A simple imperfect modification is to allow the cloaked vessel to write orders
each turn, but with a delay: Assuming a ship starting cloaked: Turn 1: write
orders for T1 AND T2; execute T1 orders (on paper) Turn 2: write orders for
T3; execute T2 orders (on paper) Turn 3: write orders for T4; execute T3
orders (on paper) Turn 4: write orders for T5; execute T4 orders (on paper)
etc. etc.
This means that a cloaked ship can respond to other uncloaked vessels, but
more slowly (it's hard to be sure what the enemy are doing without giving
yourself away). On decloaking, use the mapped course to position the model
of the U-boat\BoP\etc.
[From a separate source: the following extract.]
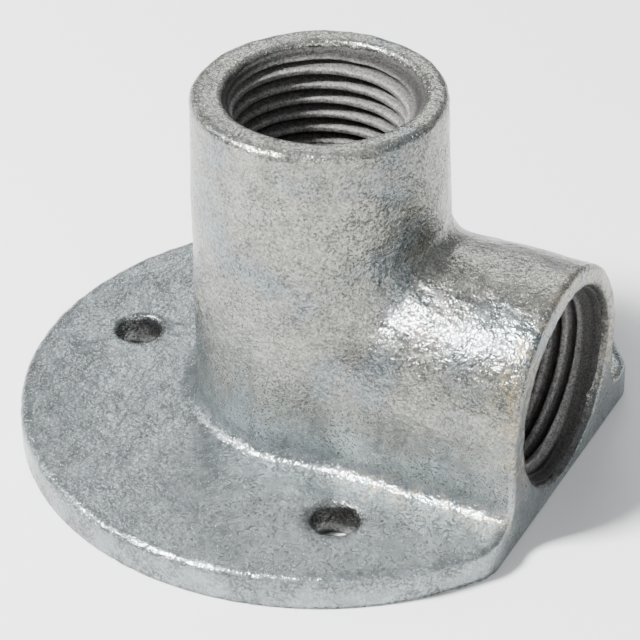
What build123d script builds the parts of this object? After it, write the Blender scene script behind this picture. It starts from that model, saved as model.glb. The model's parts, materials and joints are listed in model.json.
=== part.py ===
from build123d import *
from math import atan2, degrees, hypot
import os

# Base plate: its radius leaves the side lip beside the level socket where the plate is cut flat
plate_side_lip = 4.5
plate_thickness = 4.0
plate_edge_round = 0.9

# Holes for the fixing screws, evenly spaced with one opposite the level socket
screw_circle_diameter = 49.3
screw_hole_diameter = 5.4
screw_count = 3
first_screw_angle = 60.0

# Upright socket, drafted for the mould
upright_height = 42.3
upright_top_diameter = 27.5
upright_foot_diameter = 29.4

# Level socket, its end flush with the flat cut across the plate
level_reach = 29.5
level_axis_height = 12.5
level_diameter = 27.9

# Cast blends
foot_fillet = 2.2
crotch_fillet = 3.0
rim_round = 0.9
end_round = 0.9

# Half-inch parallel pipe thread: the tapped wall stands at the minor diameter
thread_minor_diameter = 18.631
thread_depth = 19.0
mouth_diameter = 22.4
mouth_depth = 1.6

# Cored waterway that joins the two sockets
waterway_diameter = 17.2

# Sizes worked out from the ones above
plate_radius = hypot(level_reach, level_diameter / 2 + plate_side_lip)
upright_draft = degrees(atan2((upright_foot_diameter - upright_top_diameter) / 2, upright_height))
mouth_radius = mouth_diameter / 2
thread_radius = thread_minor_diameter / 2
waterway_radius = waterway_diameter / 2
lead_in_depth = mouth_depth + mouth_radius - thread_radius
shoulder_depth = thread_depth + thread_radius - waterway_radius

level_axis = Axis((0, 0, level_axis_height), (1, 0, 0))

with BuildPart() as casting:
    # Round plate with a softened upper edge
    with BuildSketch(Plane.XY):
        Circle(plate_radius)
    extrude(amount=plate_thickness)
    plate_edge = casting.edges().group_by(Axis.Z)[-1]
    fillet(plate_edge, radius=plate_edge_round)

    # Upright socket
    with BuildSketch(Plane.XY):
        Circle(upright_foot_diameter / 2)
    extrude(amount=upright_height, taper=upright_draft)

    # Level socket: round on top, straight flanks down to the plate
    with BuildSketch(Plane.YZ):
        with Locations((0, level_axis_height)):
            Circle(level_diameter / 2)
        with Locations((0, level_axis_height / 2)):
            Rectangle(level_diameter, level_axis_height)
    extrude(amount=level_reach)

    # Flat cut across the plate, and the flat back
    split(bisect_by=Plane.YZ.offset(level_reach), keep=Keep.BOTTOM)
    split(bisect_by=Plane.XY, keep=Keep.TOP)

    # Blend between the two sockets
    where_sockets_meet = casting.edges().filter_by(
        lambda edge: edge.geom_type in (GeomType.BSPLINE, GeomType.HYPERBOLA)
        and edge.center().Z > plate_thickness
    )
    fillet(where_sockets_meet, radius=crotch_fillet)

    # Blend around the foot of both sockets
    foot_edges = casting.edges().filter_by(
        lambda edge: abs(edge.center().Z - plate_thickness) < 0.01
        and abs(edge.center().X - level_reach) > 0.1
        and max(vertex.center().length for vertex in edge.vertices()) < plate_radius - 1
    )
    fillet(foot_edges, radius=foot_fillet)

    # Softened ends of both sockets
    top_rim = casting.edges().group_by(Axis.Z)[-1]
    fillet(top_rim, radius=rim_round)
    end_edges = casting.edges().filter_by(
        lambda edge: abs(edge.center().X - level_reach) < 0.01
        and edge.geom_type == GeomType.CIRCLE
        and abs(edge.radius - level_diameter / 2) < 0.01
    )
    fillet(end_edges, radius=end_round)

    # Bore of the upright socket, in section: mouth, lead-in, tapped wall, shoulder, waterway
    with BuildSketch(Plane.XZ):
        with BuildLine():
            Polyline(
                (0, level_axis_height),
                (waterway_radius, level_axis_height),
                (waterway_radius, upright_height - shoulder_depth),
                (thread_radius, upright_height - thread_depth),
                (thread_radius, upright_height - lead_in_depth),
                (mouth_radius, upright_height - mouth_depth),
                (mouth_radius, upright_height),
                (0, upright_height),
                close=True,
            )
        make_face()
    revolve(axis=Axis.Z, mode=Mode.SUBTRACT)

    # Bore of the level socket, with the same section
    with BuildSketch(Plane.XZ):
        with BuildLine():
            Polyline(
                (0, level_axis_height),
                (0, level_axis_height + waterway_radius),
                (level_reach - shoulder_depth, level_axis_height + waterway_radius),
                (level_reach - thread_depth, level_axis_height + thread_radius),
                (level_reach - lead_in_depth, level_axis_height + thread_radius),
                (level_reach - mouth_depth, level_axis_height + mouth_radius),
                (level_reach, level_axis_height + mouth_radius),
                (level_reach, level_axis_height),
                close=True,
            )
        make_face()
    revolve(axis=level_axis, mode=Mode.SUBTRACT)

    # Rounded heel of the elbow
    with Locations((0, 0, level_axis_height)):
        Sphere(waterway_radius, mode=Mode.SUBTRACT)

    # Screw holes, straight through the plate
    with BuildSketch(Plane.XY):
        with PolarLocations(screw_circle_diameter / 2, screw_count, start_angle=first_screw_angle):
            Circle(screw_hole_diameter / 2)
    extrude(amount=plate_thickness, mode=Mode.SUBTRACT)

casting.part.label = "casting"
os.makedirs("parts", exist_ok=True)
export_step(casting.part, "parts/casting.step")
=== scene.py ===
"""Dresses the threaded pipe base flange: a galvanised casting with two tapped sockets, on a pale floor.

Sizes are in millimetres and are turned into metres only when a mesh is made.
"""

import json
import math

import bpy
import numpy as np
from bpy.props import FloatProperty, FloatVectorProperty, PointerProperty
from mathutils import Matrix, Vector


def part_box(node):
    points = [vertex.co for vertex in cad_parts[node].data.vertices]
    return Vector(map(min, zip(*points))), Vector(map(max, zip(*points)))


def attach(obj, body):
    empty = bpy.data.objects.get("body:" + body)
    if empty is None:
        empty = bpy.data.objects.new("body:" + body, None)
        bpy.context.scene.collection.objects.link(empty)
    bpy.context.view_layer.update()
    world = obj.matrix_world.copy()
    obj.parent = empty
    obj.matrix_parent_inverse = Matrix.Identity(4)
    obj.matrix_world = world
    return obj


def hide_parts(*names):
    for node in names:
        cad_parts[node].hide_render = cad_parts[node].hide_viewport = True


bl_info = {
    "name": "Threaded Base Flange",
    "version": (1, 0, 0),
    "blender": (4, 5, 0),
    "location": "3D View > Sidebar > Flange",
    "description": "Builds a galvanised threaded base flange and its stage",
    "category": "Object",
}

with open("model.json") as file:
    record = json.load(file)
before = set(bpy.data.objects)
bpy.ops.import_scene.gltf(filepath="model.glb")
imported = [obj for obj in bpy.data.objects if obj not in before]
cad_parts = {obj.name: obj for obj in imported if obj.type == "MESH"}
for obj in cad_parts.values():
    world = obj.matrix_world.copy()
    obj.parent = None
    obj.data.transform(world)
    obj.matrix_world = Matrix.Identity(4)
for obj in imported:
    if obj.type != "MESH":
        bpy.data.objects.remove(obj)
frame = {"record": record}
low_corner, high_corner = (np.array(corner) * 1000 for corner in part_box("casting"))
mounts = {mount["name"]: mount for mount in frame["record"]["mounts"]}

# Sizes read from the frame, in millimetres
UPRIGHT_HEIGHT = float(high_corner[2])
LEVEL_REACH = float(high_corner[0])
PLATE_RADIUS = float(-low_corner[0])
LEVEL_AXIS_HEIGHT = mounts["level_socket"]["pos_m"][2] * 1000
THREAD_MINOR_RADIUS = mounts["upright_socket"]["dims"]["r_mm"]
SCREW_CIRCLE_RADIUS = mounts["screw_holes"]["dims"]["pcd_mm"] / 2
SCREW_HOLE_RADIUS = mounts["screw_holes"]["dims"]["hole_r_mm"]
SCREW_COUNT = mounts["screw_holes"]["dims"]["count"]

# The screw holes are evenly spaced, the first one this many degrees from the level socket
FIRST_SCREW = 60
SCREW_ANGLES = [math.radians(FIRST_SCREW + 360 / SCREW_COUNT * place) for place in range(SCREW_COUNT)]

# Drips of zinc left on the plate: place across it, radius and height, in millimetres
ZINC_DRIPS = (
    (-20.4, 1.6, 1.0, 0.45),
    (-18.9, 2.9, 0.8, 0.30),
    (-26.5, -4.6, 0.9, 0.30),
    (-27.6, -6.0, 1.1, 0.25),
)

# Roundings of the skin's cut edges, in millimetres
END_ROUND = 0.6
BACK_ROUND = 0.3
BORE_ROUND = 0.45
SCREW_ROUND = 0.4

# A screw hole narrows by this much a millimetre below the plate's face, down to this depth
SCREW_TAPER = 0.15
SCREW_TAPER_DEPTH = 2.5

# The cast entry of a socket narrows by this much a millimetre of depth
ENTRY_SLOPE = 0.36

# Behind each cut thread the skin stands back this far, from this depth on. Its entry runs this much deeper
BACKING = 0.25
BACKING_START = 0.9
ENTRY_OVERRUN = 0.4

# Each cast entry: how far it sits off its thread's axis, in which direction, and how much tighter it is
UPRIGHT_ENTRY = (0.45, math.radians(28), 0.32)
LEVEL_ENTRY = (0.55, 0.0, -0.15)

# A thread's wall keeps this far inside the cast entry, and past the entry's depth it closes this much faster
WALL_CLEARANCE = 0.14
LEAD_IN_SLOPE = 0.75

# The wall flares out by this much at its mouth. Its groove deepens over one depth, runs out over another
WALL_FLARE = 0.28
GROOVE_START = 0.3
GROOVE_END = 3.0

# Shares of a pitch that are flat on a crest and in a groove, and how far the flanks between are smoothed
CREST_FLAT = 0.28
GROOVE_FLAT = 0.14
FLANK_SMOOTHING = 0.35

# Brightness kept for the plain lead-in, which gets painted shade almost as dark as a groove's: a groove has
# 0 and a crest 1
LEAD_IN_CREST = 0.12

# Depth of the zinc coat's fine grain, in millimetres
COAT_RELIEF = 0.34

# Camera: its direction and roll, its distance from the middle of the part's back, and its shifts to the
# right and up across the view, in millimetres
CAMERA_AZIMUTH = math.radians(28.27)
CAMERA_ELEVATION = math.radians(34.68)
CAMERA_ROLL = math.radians(-1.19)
CAMERA_DISTANCE = 303.0
CAMERA_BESIDE = -0.45
CAMERA_ABOVE = 10.41
CAMERA_LENS = 148.2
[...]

Obviously this is easier with cinematic rather
than vector movement.
Decloaking can be ordered as normal, but it might be an idea to allow "crash
decloaking" when a target of opportunity arises- e.g. roll a d6, on a 5
or 6 the ship decloaks before firing, on 1 to 4 she decloaks at the start of
the turn and isnt allowed to fire (i.e. the crash decloak has been mistimed).